Extracted records:
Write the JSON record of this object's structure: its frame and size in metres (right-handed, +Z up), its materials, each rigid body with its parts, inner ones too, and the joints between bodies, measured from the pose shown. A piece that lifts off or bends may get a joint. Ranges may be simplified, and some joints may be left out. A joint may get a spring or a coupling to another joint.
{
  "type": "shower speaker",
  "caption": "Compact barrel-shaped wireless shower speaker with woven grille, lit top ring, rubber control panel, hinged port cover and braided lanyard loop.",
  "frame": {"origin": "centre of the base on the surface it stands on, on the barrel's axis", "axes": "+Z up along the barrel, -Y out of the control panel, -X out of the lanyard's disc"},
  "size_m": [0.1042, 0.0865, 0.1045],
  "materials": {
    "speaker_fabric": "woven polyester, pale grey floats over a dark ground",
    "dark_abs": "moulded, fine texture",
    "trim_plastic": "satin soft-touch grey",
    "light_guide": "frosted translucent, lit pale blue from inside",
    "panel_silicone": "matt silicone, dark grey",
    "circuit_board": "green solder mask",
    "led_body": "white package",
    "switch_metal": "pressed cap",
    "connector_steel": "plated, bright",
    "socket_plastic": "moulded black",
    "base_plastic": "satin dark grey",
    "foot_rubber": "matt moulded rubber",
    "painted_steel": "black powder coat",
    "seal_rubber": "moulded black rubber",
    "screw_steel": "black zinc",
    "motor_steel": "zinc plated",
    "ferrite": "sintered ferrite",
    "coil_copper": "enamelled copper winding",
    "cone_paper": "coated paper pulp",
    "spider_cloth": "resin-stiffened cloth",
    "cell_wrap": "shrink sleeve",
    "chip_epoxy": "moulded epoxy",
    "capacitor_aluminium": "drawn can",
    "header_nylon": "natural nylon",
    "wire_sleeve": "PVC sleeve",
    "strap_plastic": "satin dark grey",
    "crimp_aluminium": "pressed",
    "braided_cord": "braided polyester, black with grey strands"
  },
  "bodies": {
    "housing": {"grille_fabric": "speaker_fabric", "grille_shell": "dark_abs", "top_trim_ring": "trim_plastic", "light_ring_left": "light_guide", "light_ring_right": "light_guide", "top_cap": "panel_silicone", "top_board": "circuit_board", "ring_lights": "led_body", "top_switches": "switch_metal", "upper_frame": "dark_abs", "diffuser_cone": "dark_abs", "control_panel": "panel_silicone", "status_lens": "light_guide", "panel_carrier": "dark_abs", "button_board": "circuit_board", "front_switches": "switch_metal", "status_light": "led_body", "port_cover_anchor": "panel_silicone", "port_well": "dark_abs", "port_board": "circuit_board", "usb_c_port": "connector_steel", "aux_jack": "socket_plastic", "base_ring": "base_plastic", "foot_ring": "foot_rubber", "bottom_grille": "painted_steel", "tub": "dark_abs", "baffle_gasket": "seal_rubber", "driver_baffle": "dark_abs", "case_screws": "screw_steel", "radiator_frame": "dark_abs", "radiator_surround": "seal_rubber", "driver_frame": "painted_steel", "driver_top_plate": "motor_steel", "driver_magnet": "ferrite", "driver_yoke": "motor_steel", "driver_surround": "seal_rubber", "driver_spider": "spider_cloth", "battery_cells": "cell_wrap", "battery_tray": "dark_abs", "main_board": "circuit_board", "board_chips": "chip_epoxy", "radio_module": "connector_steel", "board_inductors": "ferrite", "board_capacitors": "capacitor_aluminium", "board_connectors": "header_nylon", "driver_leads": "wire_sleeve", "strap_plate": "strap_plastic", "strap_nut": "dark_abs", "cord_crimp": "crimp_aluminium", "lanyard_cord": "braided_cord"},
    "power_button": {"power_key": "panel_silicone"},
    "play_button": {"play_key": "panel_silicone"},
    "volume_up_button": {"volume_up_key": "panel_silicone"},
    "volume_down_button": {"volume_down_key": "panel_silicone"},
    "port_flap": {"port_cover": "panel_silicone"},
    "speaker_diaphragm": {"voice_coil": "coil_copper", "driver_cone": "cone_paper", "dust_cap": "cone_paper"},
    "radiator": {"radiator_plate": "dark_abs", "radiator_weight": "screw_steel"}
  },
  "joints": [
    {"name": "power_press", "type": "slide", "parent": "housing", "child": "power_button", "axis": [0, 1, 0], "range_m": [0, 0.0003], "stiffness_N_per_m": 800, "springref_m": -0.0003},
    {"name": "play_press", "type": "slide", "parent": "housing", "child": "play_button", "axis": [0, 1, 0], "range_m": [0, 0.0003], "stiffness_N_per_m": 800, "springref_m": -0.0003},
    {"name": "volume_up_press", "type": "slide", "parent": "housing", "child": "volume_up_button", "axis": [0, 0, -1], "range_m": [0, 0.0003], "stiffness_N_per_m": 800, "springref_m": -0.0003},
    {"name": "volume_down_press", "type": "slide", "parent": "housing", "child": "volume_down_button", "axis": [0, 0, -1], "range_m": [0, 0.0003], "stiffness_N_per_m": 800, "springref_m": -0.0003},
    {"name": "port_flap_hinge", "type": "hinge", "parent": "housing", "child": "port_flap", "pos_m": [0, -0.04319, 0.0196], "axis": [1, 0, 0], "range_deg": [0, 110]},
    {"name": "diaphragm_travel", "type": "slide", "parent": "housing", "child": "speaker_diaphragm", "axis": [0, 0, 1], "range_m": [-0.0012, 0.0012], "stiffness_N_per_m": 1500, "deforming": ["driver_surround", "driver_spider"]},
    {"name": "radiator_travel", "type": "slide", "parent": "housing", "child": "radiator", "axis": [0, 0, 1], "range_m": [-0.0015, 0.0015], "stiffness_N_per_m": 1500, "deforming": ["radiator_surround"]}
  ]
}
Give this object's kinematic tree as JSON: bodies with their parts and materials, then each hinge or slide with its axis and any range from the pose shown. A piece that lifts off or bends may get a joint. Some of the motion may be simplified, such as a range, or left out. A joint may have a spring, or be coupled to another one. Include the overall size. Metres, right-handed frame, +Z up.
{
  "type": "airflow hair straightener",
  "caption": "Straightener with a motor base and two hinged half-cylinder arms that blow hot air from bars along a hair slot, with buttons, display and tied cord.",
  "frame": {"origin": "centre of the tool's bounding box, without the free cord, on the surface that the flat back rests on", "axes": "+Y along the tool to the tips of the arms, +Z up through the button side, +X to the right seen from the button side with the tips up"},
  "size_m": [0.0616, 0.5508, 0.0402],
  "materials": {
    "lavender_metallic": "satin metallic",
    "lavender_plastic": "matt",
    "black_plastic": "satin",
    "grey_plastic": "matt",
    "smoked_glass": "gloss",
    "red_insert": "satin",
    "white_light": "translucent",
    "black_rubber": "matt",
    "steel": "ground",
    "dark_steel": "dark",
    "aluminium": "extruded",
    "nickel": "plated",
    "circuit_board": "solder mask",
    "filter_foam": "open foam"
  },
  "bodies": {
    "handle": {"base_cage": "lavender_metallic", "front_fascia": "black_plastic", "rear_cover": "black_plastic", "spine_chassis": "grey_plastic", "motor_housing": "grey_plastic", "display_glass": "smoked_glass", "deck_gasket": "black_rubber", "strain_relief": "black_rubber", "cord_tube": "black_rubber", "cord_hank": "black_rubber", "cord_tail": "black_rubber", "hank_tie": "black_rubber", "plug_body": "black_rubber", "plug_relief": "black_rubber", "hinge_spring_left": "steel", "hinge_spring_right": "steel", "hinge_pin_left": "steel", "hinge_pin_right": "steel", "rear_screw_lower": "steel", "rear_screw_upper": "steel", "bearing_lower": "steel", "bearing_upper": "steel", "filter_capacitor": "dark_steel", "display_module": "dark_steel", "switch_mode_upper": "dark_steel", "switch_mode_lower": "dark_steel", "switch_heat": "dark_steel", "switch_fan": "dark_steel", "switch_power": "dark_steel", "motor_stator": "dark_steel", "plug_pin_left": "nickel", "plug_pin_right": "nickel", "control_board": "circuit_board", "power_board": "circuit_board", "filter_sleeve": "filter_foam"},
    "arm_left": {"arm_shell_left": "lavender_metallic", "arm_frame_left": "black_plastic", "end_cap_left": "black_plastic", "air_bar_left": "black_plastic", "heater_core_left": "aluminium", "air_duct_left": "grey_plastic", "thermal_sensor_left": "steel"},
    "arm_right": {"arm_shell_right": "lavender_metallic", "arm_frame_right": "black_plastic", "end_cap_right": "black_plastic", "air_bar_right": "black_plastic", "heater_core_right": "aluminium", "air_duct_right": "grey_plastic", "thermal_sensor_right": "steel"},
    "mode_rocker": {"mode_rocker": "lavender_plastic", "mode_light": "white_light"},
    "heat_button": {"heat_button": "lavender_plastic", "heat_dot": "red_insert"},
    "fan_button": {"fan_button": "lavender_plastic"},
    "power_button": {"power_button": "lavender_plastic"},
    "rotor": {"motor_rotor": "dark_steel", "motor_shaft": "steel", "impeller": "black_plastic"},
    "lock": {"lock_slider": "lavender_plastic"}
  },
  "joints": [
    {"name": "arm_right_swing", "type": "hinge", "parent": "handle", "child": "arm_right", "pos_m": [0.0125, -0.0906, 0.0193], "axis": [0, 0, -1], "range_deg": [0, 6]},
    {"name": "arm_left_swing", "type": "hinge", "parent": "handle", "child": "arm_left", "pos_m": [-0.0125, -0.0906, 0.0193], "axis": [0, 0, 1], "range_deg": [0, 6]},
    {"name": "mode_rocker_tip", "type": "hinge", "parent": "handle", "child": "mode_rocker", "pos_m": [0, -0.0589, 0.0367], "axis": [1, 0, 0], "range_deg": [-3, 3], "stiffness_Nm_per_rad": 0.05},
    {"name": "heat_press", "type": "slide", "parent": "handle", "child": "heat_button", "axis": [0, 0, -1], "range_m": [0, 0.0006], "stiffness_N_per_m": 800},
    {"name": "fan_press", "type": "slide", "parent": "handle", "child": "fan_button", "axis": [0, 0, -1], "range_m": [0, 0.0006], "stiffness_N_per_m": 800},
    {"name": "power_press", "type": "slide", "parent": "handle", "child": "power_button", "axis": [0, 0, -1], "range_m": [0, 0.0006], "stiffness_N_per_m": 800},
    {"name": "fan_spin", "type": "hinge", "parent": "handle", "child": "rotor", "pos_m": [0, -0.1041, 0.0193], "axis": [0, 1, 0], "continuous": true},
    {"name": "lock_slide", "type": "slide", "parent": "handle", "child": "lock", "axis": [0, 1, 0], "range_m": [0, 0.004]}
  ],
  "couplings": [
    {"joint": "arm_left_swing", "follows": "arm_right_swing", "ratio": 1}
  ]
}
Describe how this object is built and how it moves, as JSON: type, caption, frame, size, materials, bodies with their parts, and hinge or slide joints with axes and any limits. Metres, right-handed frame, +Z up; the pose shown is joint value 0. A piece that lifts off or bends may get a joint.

### OBJECTIVE
Locate the word "bodies" in the records and collect each line it appears in.

### TASK SOLUTION
Write the JSON record of this object's structure: its frame and size in metres (right-handed, +Z up), its materials, each rigid body with its parts, inner ones too, and the joints between bodies, measured from the pose shown. A piece that lifts off or bends may get a joint. Ranges may be simplified, and some joints may be left out. A joint may get a spring or a coupling to another joint.
  "bodies": {
Give this object's kinematic tree as JSON: bodies with their parts and materials, then each hinge or slide with its axis and any range from the pose shown. A piece that lifts off or bends may get a joint. Some of the motion may be simplified, such as a range, or left out. A joint may have a spring, or be coupled to another one. Include the overall size. Metres, right-handed frame, +Z up.
  "bodies": {
Describe how this object is built and how it moves, as JSON: type, caption, frame, size, materials, bodies with their parts, and hinge or slide joints with axes and any limits. Metres, right-handed frame, +Z up; the pose shown is joint value 0. A piece that lifts off or bends may get a joint.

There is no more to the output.